_Exercise instructions_
Can all of these lines be returned exactly?

== Supplied material

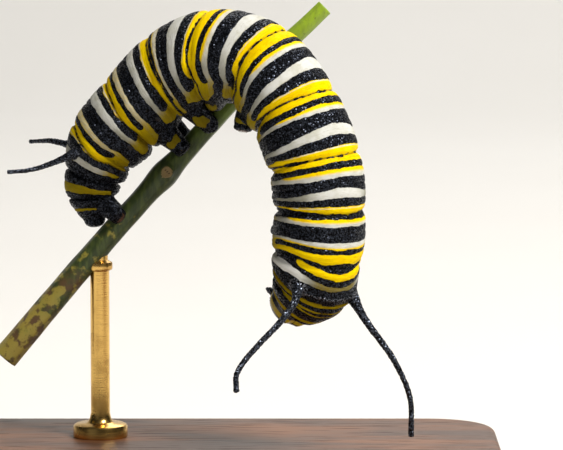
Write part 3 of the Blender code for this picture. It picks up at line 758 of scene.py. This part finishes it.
def shell_place(way):
    """The head's surface in a direction from its middle, with how far it lies in a yellow arch and in a
    suture."""
    x, y, z = way
    narrow = 1 - 0.3 * max(0.0, -z) ** 1.5
    cleft = 0.12 * max(0.0, z) ** 2 * max(0.0, 1 - (x / 0.3) ** 2)
    side = abs(x)
    face = smooth(-0.1, 0.3, y)
    triangle = 0.44 * (0.22 - z) / 0.8
    seam = exp(-((side / 0.035) ** 2)) * smooth(0.1, 0.25, z) * smooth(-0.6, 0.2, y)
    if -0.58 < z < 0.22:
        seam = max(seam, exp(-(((side - triangle) / 0.03) ** 2)) * face)
    seam = max(seam, 0.8 * exp(-(((z + 0.58) / 0.03) ** 2)) * face * smooth(0.62, 0.5, side))
    sunk = 0.035 * smooth(0.04, -0.04, side - triangle) * face * smooth(-0.62, -0.56, z)
    inner = 0.075 - hypot(side - max(0.0, triangle) - 0.13, max(0.0, z - 0.42, -0.62 - z) * 1.2)
    outer = 0.17 - hypot(y - 0.17 + 0.12 * z, max(0.0, -0.55 - z))
    yellow = max(inner * 1.6 if face > 0.3 else PLAIN_BLACK, outer * 1.4)
    size = 1 - 0.02 * seam - sunk
    flat = 0.88 if y > 0 else 1.0
    point = on_head(x * narrow * HEAD_HALF.x * size, y * flat * HEAD_HALF.y * size,
                    (z - cleft) * HEAD_HALF.z * size)
    return point, yellow, seam


shell = Finish("black_head_shell")
arch, suture = map(shell.mark, HEAD_MARKS)
shell_fray = shell.cloud(0.2 * MM, 2) - 0.5
painted = (arch + shell_fray * 0.08).step(-0.03, 0.03)
pit = shell.grains(0.16 * MM)
shell_ink = shell.mix(shell.cloud(0.8 * MM, 2), colour(10, 10, 12), colour(26, 26, 30))
shell_yellow = shell.mix(shell.cloud(0.5 * MM, 2), colour(200, 172, 16), colour(160, 140, 24))
shell_tint = shell.mix(painted, shell_ink, shell_yellow)
shell_tint = shell.mix(suture * 0.7, shell_tint, colour(8, 7, 6))
shell.set({"Base Color": shell_tint, "Roughness": 0.34 + painted * 0.1,
           "Coat Weight": 0.25, "Coat Roughness": 0.15})
shell.bump(0.02 * pit.step(0.0, 0.5) - 0.02 * suture)

bm = bmesh.new()
layers = [bm.verts.layers.float.new(mark) for mark in HEAD_MARKS]
bmesh.ops.create_cube(bm, size=1.0)  # the upper lip, notched in the middle of its lower edge
bmesh.ops.subdivide_edges(bm, edges=bm.edges, cuts=9, use_grid_fill=True)
for vert in bm.verts:
    x, y, z = vert.co.lerp(vert.co.normalized() * 0.62, 0.4)
    notch = 0.2 * exp(-((x / 0.14) ** 2)) * max(0.0, 0.1 - z)
    vert.co = on_head(x * 1.1 * MM, (0.93 + y * 0.3 + 0.08 * (0.25 - x * x)) * MM,
                      CHIN * 0.82 + (z + notch) * 0.5 * MM)
    vert[layers[0]] = PLAIN_BLACK
for turn in (-1, 1):  # the jaws, each a short curved tooth with a scalloped edge
    found = bmesh.ops.create_uvsphere(bm, u_segments=32, v_segments=20, radius=1.0)
    for vert in found["verts"]:
        x, y, z = vert.co
        edge = 1 - 0.45 * max(0.0, -z)
        notch = 0.06 * sin(9 * y) * max(0.0, -z)
        vert.co = on_head(turn * (0.42 + 0.4 * x * edge - 0.1 * max(0.0, -z)) * MM,
                          (0.55 + 0.38 * y * edge) * MM, CHIN * 0.92 + (0.5 * z + notch) * MM)
        vert[layers[0]] = PLAIN_BLACK
found = bmesh.ops.create_icosphere(bm, subdivisions=7, radius=1.0)
for vert in found["verts"]:
    vert.co, vert[layers[0]], vert[layers[1]] = shell_place(vert.co.copy())
add_piece("head_shell", bm, shell, "black_cuticle", "head")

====

_The completed task_
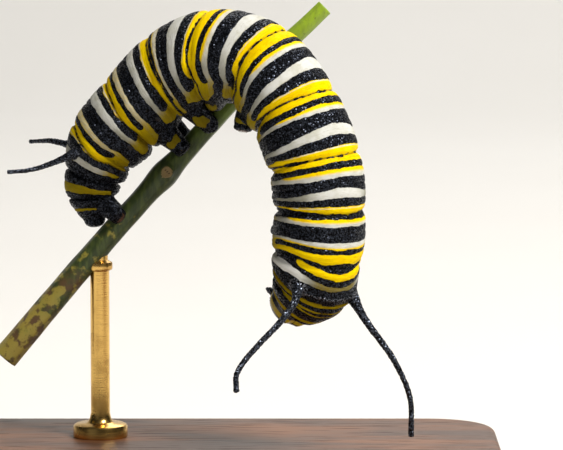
Write part 3 of the Blender code for this picture. It picks up at line 758 of scene.py. This part finishes it.
def shell_place(way):
    """The head's surface in a direction from its middle, with how far it lies in a yellow arch and in a
    suture."""
    x, y, z = way
    narrow = 1 - 0.3 * max(0.0, -z) ** 1.5
    cleft = 0.12 * max(0.0, z) ** 2 * max(0.0, 1 - (x / 0.3) ** 2)
    side = abs(x)
    face = smooth(-0.1, 0.3, y)
    triangle = 0.44 * (0.22 - z) / 0.8
    seam = exp(-((side / 0.035) ** 2)) * smooth(0.1, 0.25, z) * smooth(-0.6, 0.2, y)
    if -0.58 < z < 0.22:
        seam = max(seam, exp(-(((side - triangle) / 0.03) ** 2)) * face)
    seam = max(seam, 0.8 * exp(-(((z + 0.58) / 0.03) ** 2)) * face * smooth(0.62, 0.5, side))
    sunk = 0.035 * smooth(0.04, -0.04, side - triangle) * face * smooth(-0.62, -0.56, z)
    inner = 0.075 - hypot(side - max(0.0, triangle) - 0.13, max(0.0, z - 0.42, -0.62 - z) * 1.2)
    outer = 0.17 - hypot(y - 0.17 + 0.12 * z, max(0.0, -0.55 - z))
    yellow = max(inner * 1.6 if face > 0.3 else PLAIN_BLACK, outer * 1.4)
    size = 1 - 0.02 * seam - sunk
    flat = 0.88 if y > 0 else 1.0
    point = on_head(x * narrow * HEAD_HALF.x * size, y * flat * HEAD_HALF.y * size,
                    (z - cleft) * HEAD_HALF.z * size)
    return point, yellow, seam


shell = Finish("black_head_shell")
arch, suture = map(shell.mark, HEAD_MARKS)
shell_fray = shell.cloud(0.2 * MM, 2) - 0.5
painted = (arch + shell_fray * 0.08).step(-0.03, 0.03)
pit = shell.grains(0.16 * MM)
shell_ink = shell.mix(shell.cloud(0.8 * MM, 2), colour(10, 10, 12), colour(26, 26, 30))
shell_yellow = shell.mix(shell.cloud(0.5 * MM, 2), colour(200, 172, 16), colour(160, 140, 24))
shell_tint = shell.mix(painted, shell_ink, shell_yellow)
shell_tint = shell.mix(suture * 0.7, shell_tint, colour(8, 7, 6))
shell.set({"Base Color": shell_tint, "Roughness": 0.34 + painted * 0.1,
           "Coat Weight": 0.25, "Coat Roughness": 0.15})
shell.bump(0.02 * pit.step(0.0, 0.5) - 0.02 * suture)

bm = bmesh.new()
layers = [bm.verts.layers.float.new(mark) for mark in HEAD_MARKS]
bmesh.ops.create_cube(bm, size=1.0)  # the upper lip, notched in the middle of its lower edge
bmesh.ops.subdivide_edges(bm, edges=bm.edges, cuts=9, use_grid_fill=True)
for vert in bm.verts:
    x, y, z = vert.co.lerp(vert.co.normalized() * 0.62, 0.4)
    notch = 0.2 * exp(-((x / 0.14) ** 2)) * max(0.0, 0.1 - z)
    vert.co = on_head(x * 1.1 * MM, (0.93 + y * 0.3 + 0.08 * (0.25 - x * x)) * MM,
                      CHIN * 0.82 + (z + notch) * 0.5 * MM)
    vert[layers[0]] = PLAIN_BLACK
for turn in (-1, 1):  # the jaws, each a short curved tooth with a scalloped edge
    found = bmesh.ops.create_uvsphere(bm, u_segments=32, v_segments=20, radius=1.0)
    for vert in found["verts"]:
        x, y, z = vert.co
        edge = 1 - 0.45 * max(0.0, -z)
        notch = 0.06 * sin(9 * y) * max(0.0, -z)
        vert.co = on_head(turn * (0.42 + 0.4 * x * edge - 0.1 * max(0.0, -z)) * MM,
                          (0.55 + 0.38 * y * edge) * MM, CHIN * 0.92 + (0.5 * z + notch) * MM)
        vert[layers[0]] = PLAIN_BLACK
found = bmesh.ops.create_icosphere(bm, subdivisions=7, radius=1.0)
for vert in found["verts"]:
    vert.co, vert[layers[0]], vert[layers[1]] = shell_place(vert.co.copy())
add_piece("head_shell", bm, shell, "black_cuticle", "head")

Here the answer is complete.